University afforded me a newfound freedom to feed myself, albeit not particularly creatively. Initially I was mostly frying off garlic and onions hoping that some girl would put her head through my tiny res-room door and ask what I was up to. Thankfully I did eventually grow into myself and my interest in food. I spent a lot of time on YouTube and cooking for always enthusiastic digs-mates. There are some very special anecdotes from that time which will no doubt appear as this page develops.
Three years at UCT in Cape Town passed by quickly and at the conclusion of my undergrad I was packing up my things to move back to Johannesburg and into a proper job. In the penultimate week of university I took ill with Covid, knocking out my sense of taste and smell for the subsequent nine months. In a world without the olfactory I nosedived emotionally and after six weeks I resigned. I wanted to leave South Africa for the first time and towards the end of 2021 I got my wish and journeyed to Italy, sneaking through the fastidious Covid travel rules armed with a dubiously acquired student visa. This glorious time that changed my life will be accounted for in the coming weeks and months.
In 2022 I fetched up in England, without much real understanding of why I was there beyond the very banal task of waiting around for a British passport for the next seven years. Initially I had grandiose ideas of becoming a war correspondent, then I naively tried to join the army. Finally somebody pointed out that I’d need to figure out how to pay my rent and the delusions would have to go on the back burner. I took a job through a cousin in a small unsexy recruitment consultancy, followed by another in a sort-of-swanky Mayfair brokerage. I became obsessed with the idea of suits and ties and bankers’ bonuses; failing to consider that I am nearly innumerate and would never make it to the big leagues and would eventually be found out in the little ones. The only thing that was ever constant in all of this was the food. I would spend money I didn’t have on groceries and cookbooks and travel back onto the continent.
After the very interesting, albeit tumultuous summer of 2023 I thought my train had finally come in. I was offered a role in a start-up under the leadership of three established, City sorts. As we now know however, I instead ended up underneath the looming green of London’s new favourite pub. The story however did not end there as this is no fairytale. I now prowl the floor and occasionally chop and peel at another restaurant – Dorian in Notting Hill. My ambitions are grand and bolstered by something verging on the obsessive. I dream about service, good and bad. I come home in the small hours after a double and start watching cooking videos. I have long drifted into the territory of a bore. This energy needs to go somewhere and ‘PanconTommy’ will hopefully be that. The name is an homage to my breakfast of the last 3 years and is also all that was available on instagram…
Writing will be part of the process of holding myself accountable to aspirations and interests.
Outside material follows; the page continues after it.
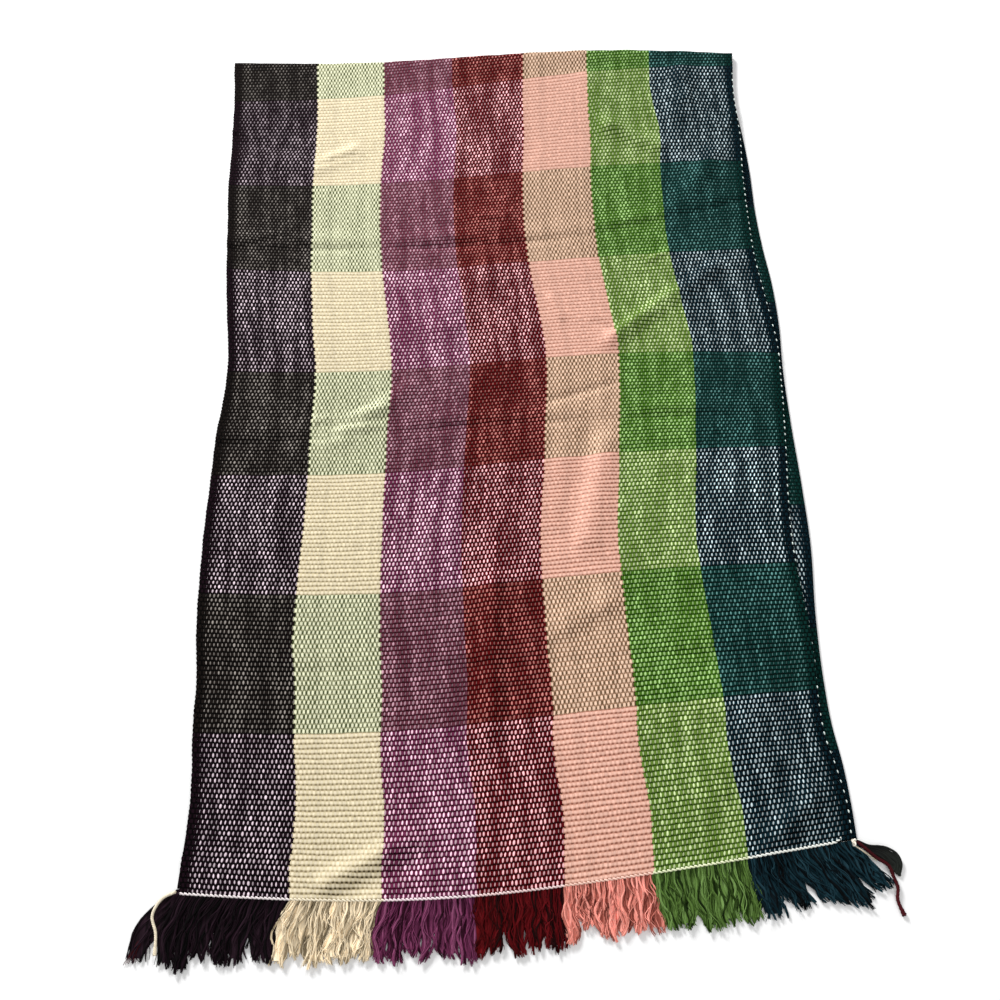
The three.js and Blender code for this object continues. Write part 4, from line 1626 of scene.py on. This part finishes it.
    def bed(self, rows: list[Lock], first: int) -> tuple[Array, Array, Array]:
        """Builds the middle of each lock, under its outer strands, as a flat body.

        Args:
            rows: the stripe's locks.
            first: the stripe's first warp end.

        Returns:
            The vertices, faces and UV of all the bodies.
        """
        f = np.linspace(0, 1, self.bed_steps)[None, :]
        starts = first + np.cumsum([0] + [row.ends for row in rows]).astype(float)
        roots = self.roots(starts)
        tip_y = np.array([row.tip for row in rows], float)[:, None]
        sides = []
        for root, tip in zip((roots[:-1], roots[1:]), self.parting(rows, f)):
            y = root[:, 1:2] - 0.5 + (tip_y + 6 - root[:, 1:2]) * f
            sides.append((self.sweep(root[:, :1], tip, f), y))
        (xl, yl), (xr, yr) = sides
        narrow = 1.0 - 0.4 * np.clip((f - 0.6) / 0.4, 0, 1) ** 1.5
        height, squash = (2.15, 1.3) if self.half is Half.UPPER else (1.5, 0.6)
        centre = np.stack([(xl + xr) / 2, (yl + yr) / 2, np.full_like(xl, height)], axis=-1)
        reach = (xr - xl) / 2 * narrow + 0.4
        angle = 2 * math.pi * np.arange(self.bed_sides) / self.bed_sides
        ring = np.stack([np.cos(angle), 0 * angle, squash * np.sin(angle)], axis=-1)
        size = np.stack([reach, reach, np.ones_like(reach)], axis=-1)
        points = centre[:, :, None, :] + ring * size[:, :, None, :]
        number = 900.0 + 0.45 * points[..., 0]
        share = np.broadcast_to(f[:, :, None], points.shape[:3])
        uv = np.stack([number, share], axis=-1).reshape(-1, 2)
        return points.reshape(-1, 3), ring_faces(len(rows), self.bed_steps, self.bed_sides), uv

    def build(self) -> bpy.types.Object:
        """Builds the strands and their bed as one mesh in place of the stripe's locks.

        Returns:
            The fringe.
        """
        stripe, rows = STRIPES[self.number], self.locks()
        first = sum(s.ends for s in STRIPES[: self.number])
        paths, radii = self.yarns(rows, first)
        points, faces, uv = tubes(paths, np.broadcast_to(radii, paths.shape[:2]), 3)
        more, more_faces, more_uv = self.bed(rows, first)
        faces = np.concatenate([faces, more_faces + len(points)])
        points, uv = np.concatenate([points, more]), np.concatenate([uv, more_uv])
        name = f"fringe_{self.half.value}_{stripe.name}"
        piece = make_object(f"{name}_strands", points, faces, {"Yarn": uv}, self.finish)
        return fit(piece, name)


@dataclass
class Tuft:
    """A loose tuft of fibres spread between two routes, in mm."""

    name: str
    slot: str
    finish: bpy.types.Material
    outer: Route
    inner: Route
    count: int = 16
    radius: float = 0.5
    replaced: str = ""
    steps: int = 20

    def build(self) -> bpy.types.Object:
        """Builds the fibres from the outer route to the inner one.

        Returns:
            The tuft.
        """
        outer, inner = through_points(self.outer, self.steps), through_points(self.inner, self.steps)
        k = np.arange(self.count, dtype=float)
        f = np.linspace(0, 1, self.steps)
        mix = ((k + 0.3 + 0.4 * scatter(k, 1.0)) / self.count)[:, None, None]
        length = (1.0 - 0.16 * scatter(k, 2.0))[:, None, None]
        paths = outer[None] * (1 - mix) + inner[None] * mix
        start = paths[:, :1]
        paths = start + (paths - start) * (1 - (1 - length) * f[:, None])
        wave = np.sin(2 * math.pi * (f * 1.6 + scatter(k, 3.0)[:, None])) * np.minimum(3 * f, 1)
        paths = paths + wave[..., None] * np.array([0.5, 0.5, 0.25])
        paths[..., 2] += 1.2 * scatter(k, 4.0)[:, None] * np.sin(math.pi * f)
        paths[..., 2] = np.maximum(paths[..., 2], self.radius + 0.1)
        piece = yarn_object(self.name, paths, self.radius * (1 - 0.5 * f**4), 5, self.finish)
        return fit(piece, self.replaced)


@dataclass
class YarnEnd:
    """A loose end of plied yarn along a route in mm."""

    node: str
    slot: str
    finish: bpy.types.Material
    route: Route
    radius: float
    turn: float = 5.0
    plies: int = 3
    steps: int = 70

    def build(self) -> bpy.types.Object:
        """Builds the plies of the yarn, opening a little at the tip.

        Returns:
            The yarn.
        """
        line = through_points(self.route, self.steps)
        run = lengths(line)
        along = np.gradient(line, axis=0)
        along /= np.linalg.norm(along, axis=1, keepdims=True)
        side = np.cross(along, [0.0, 0.0, 1.0])
        side /= np.linalg.norm(side, axis=1, keepdims=True)
        open_up = 1.0 + 0.9 * np.clip((run - run[-1] + 9) / 9, 0, 1)
        plies = []
        for k in range(self.plies):
            phase = run / self.turn * 2 * math.pi + k * 2 * math.pi / self.plies
            ply = line + side * (0.5 * self.radius * open_up * np.cos(phase))[:, None]
            ply[:, 2] += 0.45 * self.radius * np.sin(phase)
            plies.append(ply)
        piece = yarn_object(f"{self.node}_yarn", np.stack(plies), 0.56 * self.radius, 6, self.finish)
        return fit(piece, self.node)


@dataclass
class Knot:
    """The overhand knot that ends the upper hem's cord at the right corner."""

    finish: bpy.types.Material
    centre: tuple[float, float, float] = (338.6, -472.9, 5.6)
    yarn: float = 0.85
    steps: int = 120

    def build(self) -> bpy.types.Object:
        """Builds the knot as one closed, knotted strand.

        Returns:
            The knot.
        """
        t = np.linspace(0, 2 * math.pi, self.steps)
        x = (np.sin(t) + 2 * np.sin(2 * t)) * 0.62
        y = (np.cos(t) - 2 * np.cos(2 * t)) * 1.10
        z = -np.sin(3 * t) * 1.35
        paths = (np.stack([x, y, z], axis=1) + np.array(self.centre))[None]
        return fit(yarn_object("hem_knot", paths, self.yarn, 8, self.finish), "corner_knot")


# ------------------------------------------------------------------ studio


@dataclass
class Studio:
    """A pale floor, soft lights and a camera high over the fringed end."""

    camera_place: tuple[float, float, float] = (0.0112, -0.5789, 1.0215)
    camera_tilt: float = 24.0
    lens: float = 37.8
    floor_size: float = 12.0
    floor_drop: float = 0.0004
    sky: float = 0.42

    def floor(self) -> None:
        """Lays the floor."""
        bpy.ops.mesh.primitive_plane_add(size=self.floor_size, location=(0, 0, -self.floor_drop))
        plane = bpy.context.object
        plane.name = "floor"
        g = Graph("pale_floor")
        grain = g.noise(g.join(0.0, 0.0, 0.0), 4.0)
        pale = g.mix(grain, (0.93, 0.93, 0.93, 1.0), (0.95, 0.95, 0.95, 1.0))
        plane.data.materials.append(g.finish(pale, 0.9, 0.5))

    def light(self, name: str, place: tuple[float, float, float], size: float, power: float) -> None:
        """Hangs a square soft light that looks at the shawl's middle.

        Args:
            name: the light's name.
            place: where it hangs, in metres.
            size: its side, in metres.
            power: its power, in watts.
        """
        data = bpy.data.lights.new(name, "AREA")
        data.size, data.energy = size, power
        lamp = bpy.data.objects.new(name, data)
        lamp.location = place
        x, y, z = place
        lamp.rotation_euler = (math.pi / 2 - math.atan2(z, math.hypot(x, y)), 0.0, math.atan2(x, -y))
        bpy.context.scene.collection.objects.link(lamp)

    def camera(self) -> None:
        """Places the camera."""
        data = bpy.data.cameras.new("camera")
        data.lens, data.sensor_width, data.sensor_fit = self.lens, 36.0, "HORIZONTAL"
        eye = bpy.data.objects.new("camera", data)
        eye.location = self.camera_place
        eye.rotation_euler = (math.radians(self.camera_tilt), 0.0, 0.0)
        bpy.context.scene.collection.objects.link(eye)
        bpy.context.scene.camera = eye

    def build(self) -> None:
        """Sets up the floor, the lights, the world and the camera."""
        self.floor()
        self.light("key", (-1.9, 2.9, 2.1), 1.1, 190.0)
        self.light("fill", (0.8, -0.9, 3.2), 3.0, 40.0)
        scene = bpy.context.scene
        world = scene.world or bpy.data.worlds.new("studio")
        world.use_nodes = True
        background = world.node_tree.nodes["Background"]
        background.inputs[0].default_value = (1, 1, 1, 1)
        background.inputs[1].default_value = self.sky
        scene.world = world
        scene.view_settings.view_transform = "Standard"
        self.camera()


# ------------------------------------------------------------------ all of it

# The hem cord takes a little of each stripe's colour on its way across.
CORD_COLOURS: tuple[str, ...] = ("f6ecec", "f2e6cc", "fae6ea", "fbdedc", "f4ccbc", "eef4cc", "f2f4ec")
WEFT_TAIL: Route = [
    (-283.6, -516, 4.6), (-295, -521.5, 4.0), (-302.5, -536, 3.7), (-297.5, -551, 3.7), (-296, -569, 3.7),
]
CREAM_END: Route = [(340.1, -476.4, 4.35), (349, -482.0, 3.0), (358.5, -488.5, 3.0)]
RED_END: Route = [
    (341.5, -472.5, 5.8), (348.5, -478.5, 5.2), (358, -486.7, 4.6), (368.3, -493.7, 4.0), (371.5, -503, 3.4),
    (374.2, -512, 2.8), (372.6, -521.7, 2.3), (376.8, -536, 1.9),
]
BLACK_OUTER: Route = [
    (341.5, -471, 4.4), (352, -475.5, 4.0), (366.5, -477.0, 3.4), (378.3, -484.4, 3.0), (381.4, -491, 2.6),
    (378.6, -502.5, 1.8),
]
BLACK_INNER: Route = [
    (341.5, -472.5, 3.6), (349, -479, 3.0), (357.5, -483.8, 2.4), (368, -490.8, 2.0), (375, -494.4, 1.6),
    (378.3, -502.5, 1.4),
]
RED_FIBRES_OUTER: Route = [(-313, -556, 1.6), (-318, -566, 1.4), (-324, -577, 1.2)]
RED_FIBRES_INNER: Route = [(-309, -558, 1.6), (-312, -568, 1.4), (-313, -577, 1.2)]


def main() -> None:
    """Builds the studio and the shawl, piece by piece, and reports each."""
    logging.basicConfig(level=logging.INFO, format="%(message)s")
    Studio().build()
    for piece in WovenWeb(WeaveFinish().make()).build():
        LOG.info("%s: %d faces", piece.name, len(piece.data.polygons))
    cord = YarnFinish("cream_cord", "fdf3e6", "fbf0e0", 0.10, stripes=CORD_COLOURS).make()
    cream = YarnFinish("cream_yarn", "eee2cc", "e9dcc2", 0.14).make()
    for half in Half:
        LOG.info("%s", Hem(half, cord).build().name)
    LOG.info("%s", SelvageLoops(YarnFinish("weft_turns", "e4f0ea", "dceae4", 0.2).make()).build().name)
    for number, stripe in enumerate(STRIPES):
        for half in Half:
            strands = 5 if half is Half.UPPER else 3
            name, colour = f"{stripe.name}_{half.value}", stripe.fringe
            yarn = YarnFinish(name, colour, colour, 0.5, strands, depth=0.8, painted_sheen=stripe.painted_sheen).make()
            LOG.info("%s", Fringe(half, number, yarn, strands).build().name)
    red = YarnFinish("knot_red_yarn", "3c0a10", "481218", 0.25).make()
    black = YarnFinish("knot_black_yarn", "121011", "242824", 0.3).make()
    knot = YarnFinish("knot_cream_yarn", "fbf5e8", "f6ecda", 0.08).make()
    loose = (
        YarnEnd("weft_tail_cream", "cord", cream, WEFT_TAIL, 1.45),
        YarnEnd("knot_end_cream", "cord", cream, CREAM_END, 0.8),
        YarnEnd("knot_end_red", "knot_red", red, RED_END, 1.75),
        Tuft("knot_end_black_fibres", "knot_black", black, BLACK_OUTER, BLACK_INNER, 50, 0.87,
             replaced="knot_end_black"),
        Tuft("corner_fibres_red", "knot_red", red, RED_FIBRES_OUTER, RED_FIBRES_INNER, 9, 0.4),
        Knot(knot),
    )
    for part in loose:
        LOG.info("%s", part.build().name)


if __name__ == "__main__":
    main()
Combing recipe books, grand bouts of cooking and late-night pondering on past adventures, current perspectives and future ambitions are what I hope to distil onto these pages.
I will do my best to be ruthless in editorial oversight. I am a writer out of practice and ask the reader to bear with me as I bring up my fitness. I hope to publish a couple of recipes each week – sort of tied in with the adjacent Instagram. Alongside these will be bi-weekly accounts of a previous adventure, near or far and finally some of my own perspective on the epicurean or otherwise.
I look forward to sharing much with you in 2025. If you fancy, please engage in commentary and criticism. It will be, as it always seems, an interesting ride.